Goal of the exercise
Print the data exactly as it is given, please.
Start Data lines
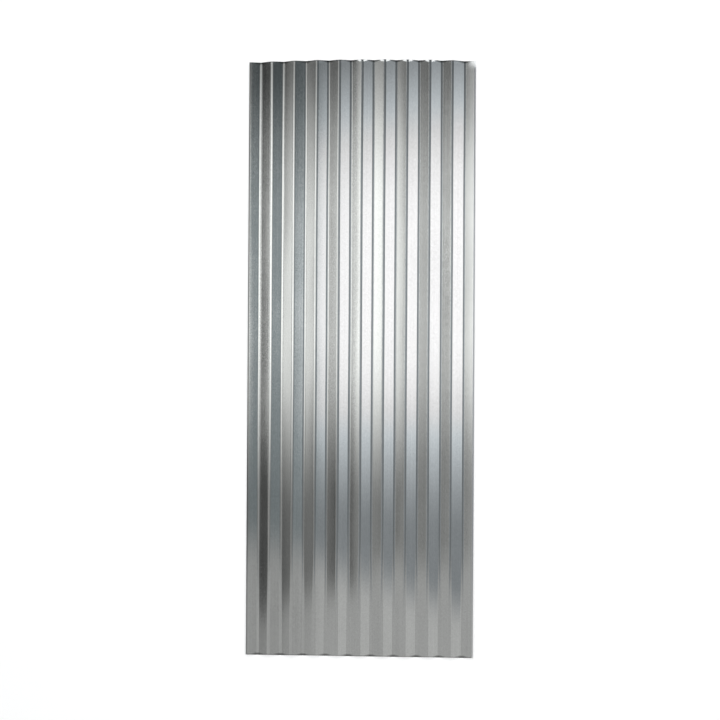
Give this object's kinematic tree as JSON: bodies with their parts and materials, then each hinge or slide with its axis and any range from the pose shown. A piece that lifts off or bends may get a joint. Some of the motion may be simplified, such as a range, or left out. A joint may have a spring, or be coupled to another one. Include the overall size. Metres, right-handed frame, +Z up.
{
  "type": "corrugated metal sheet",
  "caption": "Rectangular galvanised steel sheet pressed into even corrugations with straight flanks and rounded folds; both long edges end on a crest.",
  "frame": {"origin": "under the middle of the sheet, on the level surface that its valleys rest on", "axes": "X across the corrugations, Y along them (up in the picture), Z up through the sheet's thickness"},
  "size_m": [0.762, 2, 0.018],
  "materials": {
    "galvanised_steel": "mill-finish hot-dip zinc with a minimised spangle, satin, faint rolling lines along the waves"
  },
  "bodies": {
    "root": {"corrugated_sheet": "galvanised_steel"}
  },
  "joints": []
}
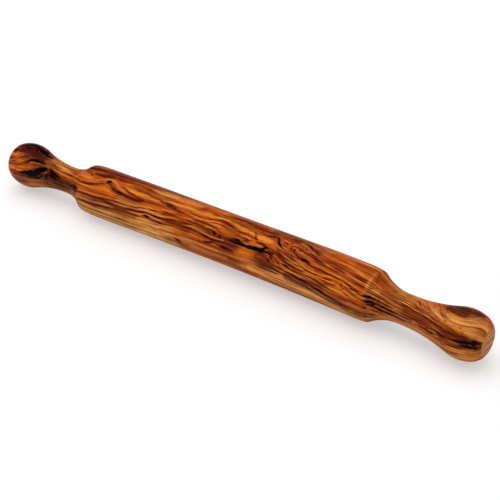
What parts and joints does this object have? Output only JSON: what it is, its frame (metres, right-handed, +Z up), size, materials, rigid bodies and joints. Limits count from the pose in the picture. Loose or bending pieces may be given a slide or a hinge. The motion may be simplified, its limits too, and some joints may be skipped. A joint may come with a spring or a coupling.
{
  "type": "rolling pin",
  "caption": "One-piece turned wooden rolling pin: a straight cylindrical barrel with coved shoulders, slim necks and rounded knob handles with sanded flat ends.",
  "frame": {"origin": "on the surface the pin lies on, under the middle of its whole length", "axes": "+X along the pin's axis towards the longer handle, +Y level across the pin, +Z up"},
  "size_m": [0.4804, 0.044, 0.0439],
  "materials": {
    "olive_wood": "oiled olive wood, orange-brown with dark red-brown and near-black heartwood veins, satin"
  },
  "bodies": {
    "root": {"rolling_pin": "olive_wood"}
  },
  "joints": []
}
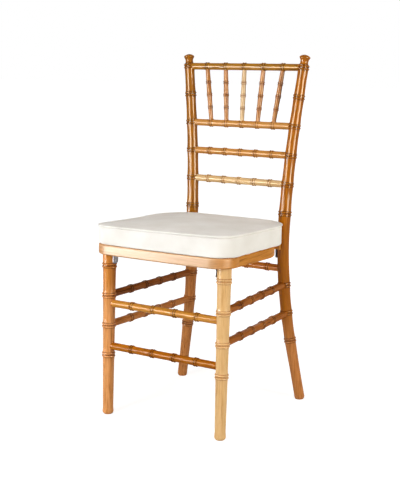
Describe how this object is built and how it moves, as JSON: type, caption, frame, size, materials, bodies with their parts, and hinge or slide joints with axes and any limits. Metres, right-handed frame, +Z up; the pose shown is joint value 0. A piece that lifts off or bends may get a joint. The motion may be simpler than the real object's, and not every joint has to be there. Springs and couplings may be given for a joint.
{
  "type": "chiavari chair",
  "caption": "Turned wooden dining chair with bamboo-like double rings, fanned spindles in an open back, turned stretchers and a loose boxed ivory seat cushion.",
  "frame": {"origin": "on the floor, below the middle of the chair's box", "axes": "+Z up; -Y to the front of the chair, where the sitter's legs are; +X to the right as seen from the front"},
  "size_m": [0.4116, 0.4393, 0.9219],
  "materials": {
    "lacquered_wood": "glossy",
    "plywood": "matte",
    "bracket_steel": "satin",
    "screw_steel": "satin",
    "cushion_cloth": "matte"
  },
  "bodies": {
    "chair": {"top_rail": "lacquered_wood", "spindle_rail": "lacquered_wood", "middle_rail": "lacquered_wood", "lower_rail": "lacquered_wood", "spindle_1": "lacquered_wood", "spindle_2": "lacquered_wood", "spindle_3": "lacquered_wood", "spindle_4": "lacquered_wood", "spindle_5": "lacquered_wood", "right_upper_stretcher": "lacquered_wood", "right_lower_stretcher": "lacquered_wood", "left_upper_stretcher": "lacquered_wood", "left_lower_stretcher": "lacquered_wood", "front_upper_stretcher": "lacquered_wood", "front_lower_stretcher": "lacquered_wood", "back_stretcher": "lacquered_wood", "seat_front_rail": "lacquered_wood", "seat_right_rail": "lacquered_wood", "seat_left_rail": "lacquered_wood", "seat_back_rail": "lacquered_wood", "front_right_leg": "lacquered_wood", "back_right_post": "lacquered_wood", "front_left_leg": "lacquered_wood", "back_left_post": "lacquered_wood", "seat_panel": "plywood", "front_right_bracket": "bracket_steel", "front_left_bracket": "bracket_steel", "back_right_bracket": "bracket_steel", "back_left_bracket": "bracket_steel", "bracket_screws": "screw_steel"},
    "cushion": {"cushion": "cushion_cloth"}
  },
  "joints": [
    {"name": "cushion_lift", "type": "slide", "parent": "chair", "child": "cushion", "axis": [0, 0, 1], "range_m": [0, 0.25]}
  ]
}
End Data lines
Solution to the exercise
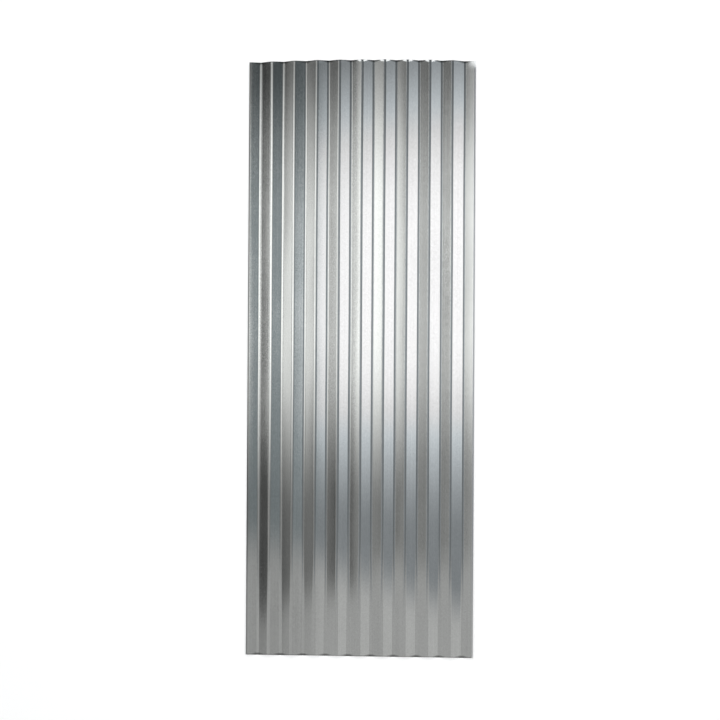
Give this object's kinematic tree as JSON: bodies with their parts and materials, then each hinge or slide with its axis and any range from the pose shown. A piece that lifts off or bends may get a joint. Some of the motion may be simplified, such as a range, or left out. A joint may have a spring, or be coupled to another one. Include the overall size. Metres, right-handed frame, +Z up.
{
  "type": "corrugated metal sheet",
  "caption": "Rectangular galvanised steel sheet pressed into even corrugations with straight flanks and rounded folds; both long edges end on a crest.",
  "frame": {"origin": "under the middle of the sheet, on the level surface that its valleys rest on", "axes": "X across the corrugations, Y along them (up in the picture), Z up through the sheet's thickness"},
  "size_m": [0.762, 2, 0.018],
  "materials": {
    "galvanised_steel": "mill-finish hot-dip zinc with a minimised spangle, satin, faint rolling lines along the waves"
  },
  "bodies": {
    "root": {"corrugated_sheet": "galvanised_steel"}
  },
  "joints": []
}
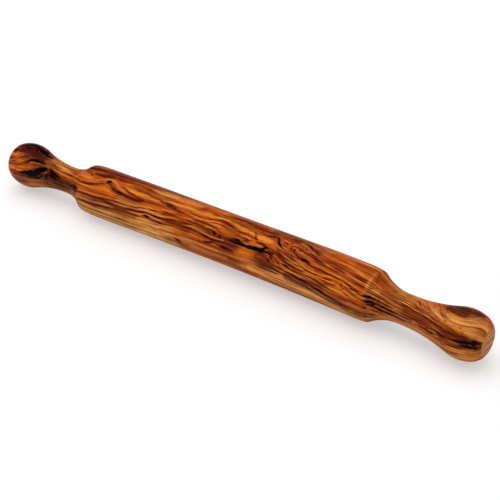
What parts and joints does this object have? Output only JSON: what it is, its frame (metres, right-handed, +Z up), size, materials, rigid bodies and joints. Limits count from the pose in the picture. Loose or bending pieces may be given a slide or a hinge. The motion may be simplified, its limits too, and some joints may be skipped. A joint may come with a spring or a coupling.
{
  "type": "rolling pin",
  "caption": "One-piece turned wooden rolling pin: a straight cylindrical barrel with coved shoulders, slim necks and rounded knob handles with sanded flat ends.",
  "frame": {"origin": "on the surface the pin lies on, under the middle of its whole length", "axes": "+X along the pin's axis towards the longer handle, +Y level across the pin, +Z up"},
  "size_m": [0.4804, 0.044, 0.0439],
  "materials": {
    "olive_wood": "oiled olive wood, orange-brown with dark red-brown and near-black heartwood veins, satin"
  },
  "bodies": {
    "root": {"rolling_pin": "olive_wood"}
  },
  "joints": []
}
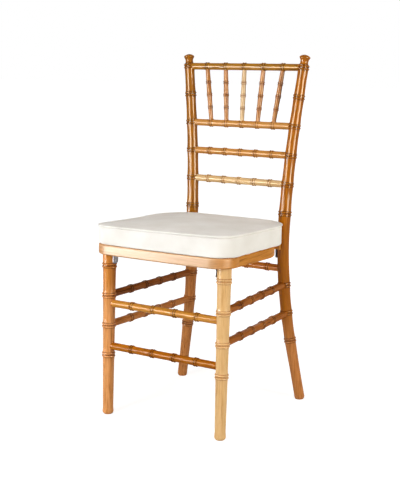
Describe how this object is built and how it moves, as JSON: type, caption, frame, size, materials, bodies with their parts, and hinge or slide joints with axes and any limits. Metres, right-handed frame, +Z up; the pose shown is joint value 0. A piece that lifts off or bends may get a joint. The motion may be simpler than the real object's, and not every joint has to be there. Springs and couplings may be given for a joint.
{
  "type": "chiavari chair",
  "caption": "Turned wooden dining chair with bamboo-like double rings, fanned spindles in an open back, turned stretchers and a loose boxed ivory seat cushion.",
  "frame": {"origin": "on the floor, below the middle of the chair's box", "axes": "+Z up; -Y to the front of the chair, where the sitter's legs are; +X to the right as seen from the front"},
  "size_m": [0.4116, 0.4393, 0.9219],
  "materials": {
    "lacquered_wood": "glossy",
    "plywood": "matte",
    "bracket_steel": "satin",
    "screw_steel": "satin",
    "cushion_cloth": "matte"
  },
  "bodies": {
    "chair": {"top_rail": "lacquered_wood", "spindle_rail": "lacquered_wood", "middle_rail": "lacquered_wood", "lower_rail": "lacquered_wood", "spindle_1": "lacquered_wood", "spindle_2": "lacquered_wood", "spindle_3": "lacquered_wood", "spindle_4": "lacquered_wood", "spindle_5": "lacquered_wood", "right_upper_stretcher": "lacquered_wood", "right_lower_stretcher": "lacquered_wood", "left_upper_stretcher": "lacquered_wood", "left_lower_stretcher": "lacquered_wood", "front_upper_stretcher": "lacquered_wood", "front_lower_stretcher": "lacquered_wood", "back_stretcher": "lacquered_wood", "seat_front_rail": "lacquered_wood", "seat_right_rail": "lacquered_wood", "seat_left_rail": "lacquered_wood", "seat_back_rail": "lacquered_wood", "front_right_leg": "lacquered_wood", "back_right_post": "lacquered_wood", "front_left_leg": "lacquered_wood", "back_left_post": "lacquered_wood", "seat_panel": "plywood", "front_right_bracket": "bracket_steel", "front_left_bracket": "bracket_steel", "back_right_bracket": "bracket_steel", "back_left_bracket": "bracket_steel", "bracket_screws": "screw_steel"},
    "cushion": {"cushion": "cushion_cloth"}
  },
  "joints": [
    {"name": "cushion_lift", "type": "slide", "parent": "chair", "child": "cushion", "axis": [0, 0, 1], "range_m": [0, 0.25]}
  ]
}